What the Duke Foundation Is Proposing
The initiative targets a site on Nicklin Avenue — a full city block made up of approximately 18 originally platted parcels dating to the 1940s and 50s. This is not a greenfield site. It was previously developed as a school, demolished about ten years ago, and environmental remediation has already been completed. The site is clean and ready to build on today.
The goal is 16 single-family, detached homes priced between $200,000 and $220,000 — excluding land acquisition costs. The Duke Foundation plans to purchase the land itself and contribute it to the project, which is what makes that price point achievable. The homes would be primarily single-story with some two-story options, three to four bedrooms, and between 1,300 and 1,500 square feet. Front porches, rear-load parking via a restored historic alley, and facade variety are built into the design principles. The goal is for the homes to feel like they’ve always been part of the neighborhood.

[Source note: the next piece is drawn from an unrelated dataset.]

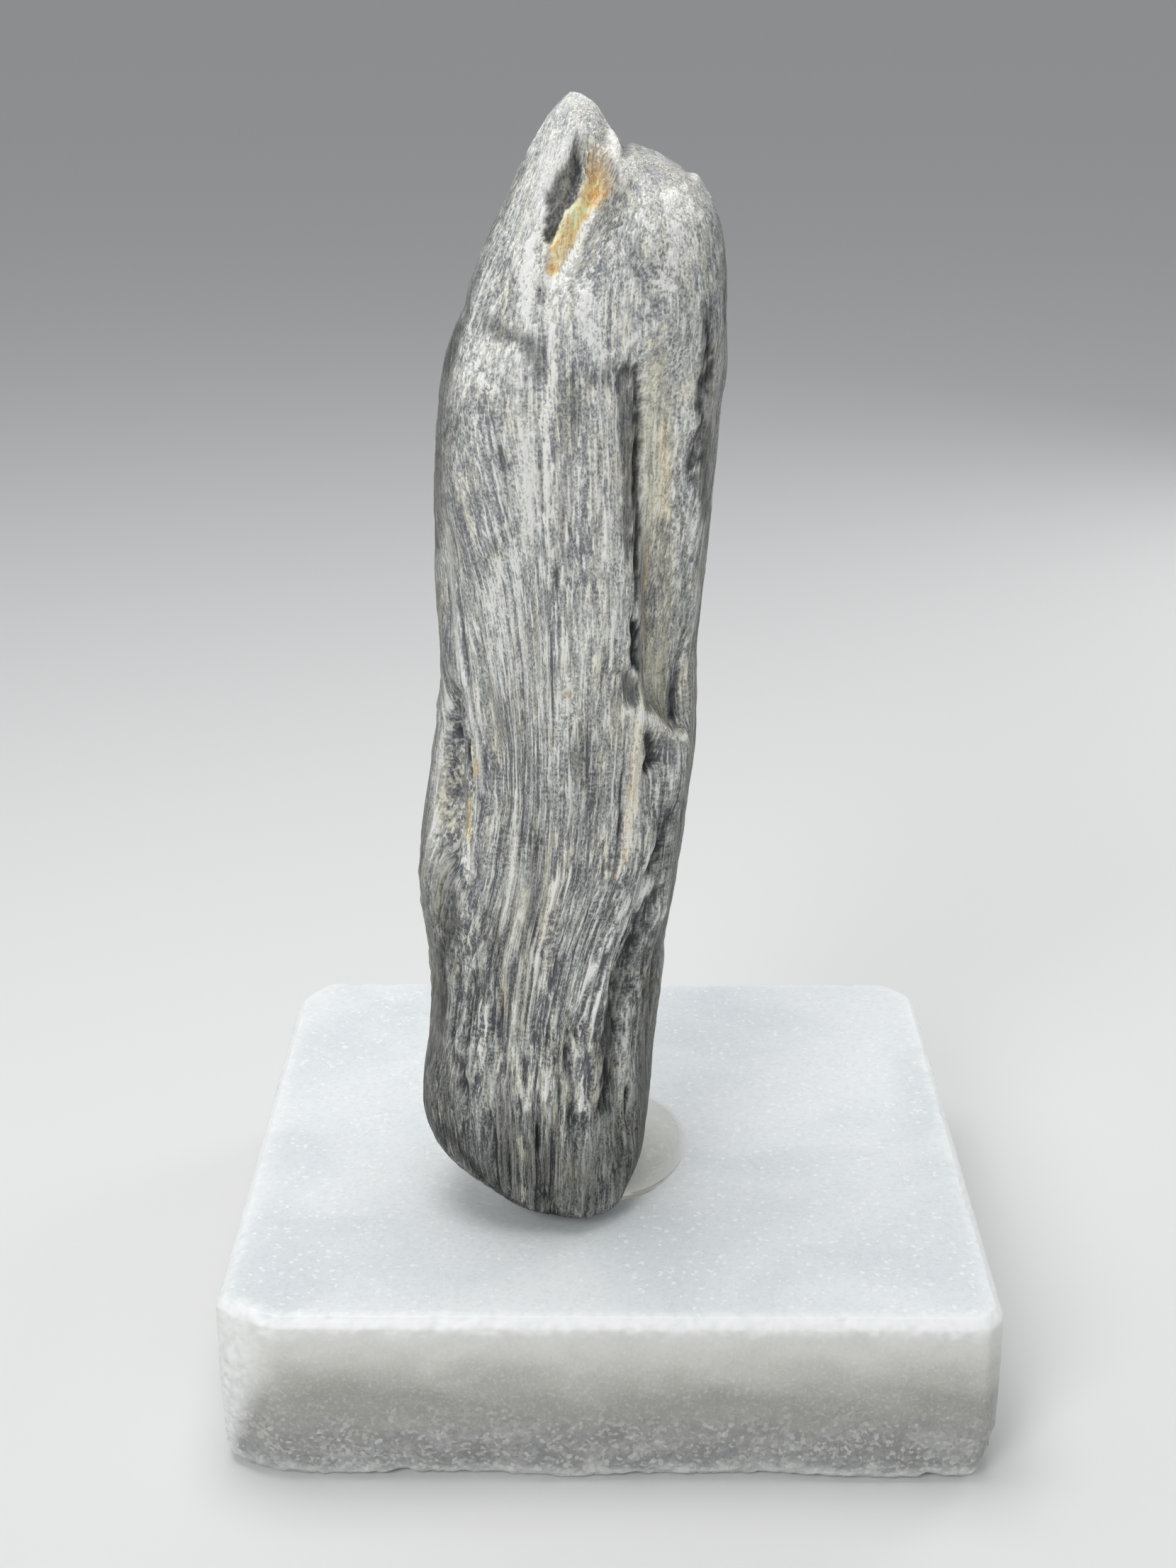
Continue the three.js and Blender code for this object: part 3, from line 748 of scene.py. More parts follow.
KNOT_MARKS = (
    # the smooth ridge that leads down into the knot, and the groove beside it
    groove(-.3, .28, 0, (-20.6, 97, .7), (-20.2, 90.6, 1), (-19.5, 85.6, 1), (-19.2, 80, .8),
        (-18.6, 77, .5), calm=.85),
    pit(.35, .45, .15, (-19.3, 91, .25), (-18.7, 84, .3), (-18.1, 79, .3), (-17.2, 75, .3),
        (-16.2, 70.6, .3), (-15.6, 66, .3)),
    groove(-.35, .2, 0, (-18.6, 78.6, .4), (-17.7, 75.6, .6), (-16.8, 71, .6), (-16.3, 67.4, .6),
        (-16.2, 63, .5), calm=.8),
    # its crumbly hollow, with pits and yellow stains
    groove(.6, -.06, .5, (-19.8, 76, .8), (-19.9, 70, 2.2), (-19.9, 64, 2.9), (-20.2, 58, 2.9),
        (-20, 53, 2.3), (-18.8, 50, .9), edge=.4, grit=1),
    groove(.2, -.2, .7, (-20.2, 76.6, .6), (-20.6, 72, 1), (-21.4, 66, .9), (-21.6, 60, .8), grit=1),
    streak(1, .22, .7, (-19.6, 74.4, .6), (-18.6, 71, 1), (-17.4, 68.4, .9), grit=1),
    streak(1, .18, .9, (-18.2, 64.4, .9), (-18.8, 60, 1.1), (-18.9, 56, 1.2), grit=1),
    band(.05, .6, (-18, 69.6, .5), (-17.2, 67.6, .7), (-16.9, 65.8, .7), ochre=.75),
    band(.05, .7, (-18.9, 61.4, .6), (-19, 59.2, .7), (-19.3, 56.2, .7), ochre=.7),
    pit(1, .95, .3, (-18.9, 68.6, .5), (-18.8, 66.8, .8), edge=.5),
    pit(.7, .9, .3, (-19.6, 65, .5), edge=.7),
    pit(.6, .9, .3, (-17.9, 63, .4), edge=.7),
    pit(.6, .85, .3, (-20.6, 68.6, .4), (-20.2, 67.4, .45), edge=.7),
    pit(.6, .85, .3, (-18.2, 58.2, .35), (-18, 57.2, .4), edge=.7),
    pit(.7, .9, .2, (-18.5, 66, .45), (-18.4, 64.8, .4), edge=.7),
    pit(.7, .85, 0, (-18.6, 62.2, .4), edge=.7),
    pit(.7, .85, 0, (-20, 71.6, .4), edge=.7),
    pit(.6, .85, .2, (-21.6, 63.6, .45), edge=.7),
    pit(.6, .85, .3, (-20.8, 60.4, .45), edge=.7),
    pit(.6, .8, .2, (-19.6, 73.2, .35), (-19.4, 72.2, .35), edge=.7),
    groove(-.3, .4, .7, (-19.8, 55.6, 1.6), (-19.3, 53.4, 1.8), (-18.6, 50.8, .9), cream=.6, grit=1),
    pit(.5, .85, 0, (-23.3, 54.4, .3), (-22.7, 53.8, .35)),
    pit(.5, .8, .2, (-23.1, 52.8, .3), (-22.9, 51.6, .35)),
    band(.15, 0, (-23.4, 62, .7), (-23.6, 56, .9), (-23.2, 51, .8), calm=.7),
)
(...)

Half of the 16 homes are committed to Habitat for Humanity, which would build six to eight houses over four years using their standard model — 0% interest mortgages for qualifying families, built with volunteer labor and local materials. The other half would be developed by for-profit local builders.
Who’s Involved
The partnership structure is a public-private-nonprofit collaboration. The Duke Foundation would fund land acquisition. The Miami County Land Bank would serve as the conduit, purchasing the property from the city of Piqua and then transacting individual parcels to builders as homes are ready to go. Habitat for Humanity is already committed. Choice One Engineering has completed initial feasibility work and has not identified any significant obstacles. The city of Piqua’s role — including potential utility hookup subsidies — is still being defined.
Robinson was explicit that the framework is designed to be replicable — if it works in Piqua, other communities in the county can follow the same model.
The Timeline
The foundation’s target milestones are aggressive but structured. Site acquisition and replat approval through the planning and city commission are targeted for the third quarter of this year. Infrastructure work on utilities and alley access would follow. The first building permits could be issued as early as this fall, with a groundbreaking ceremony and start of construction on the first homes potentially in September. Habitat for Humanity’s goal is to have a first home completed by the end of the year, with a holiday dedication ceremony to mark it.
Full buildout of all 16 homes is targeted by 2029, with 2030 as a realistic buffer.
What Comes Next
Nothing moves without the city of Piqua’s formal participation — on land transfer, utility infrastructure, and any incentive tools the commission chooses to deploy. Robinson was clear that the commission’s partnership and approvals are essential.
The commission has not yet been asked to vote on anything. That ask is coming. When it does, it will be worth paying attention to how Piqua responds to a plan built around its own stated needs.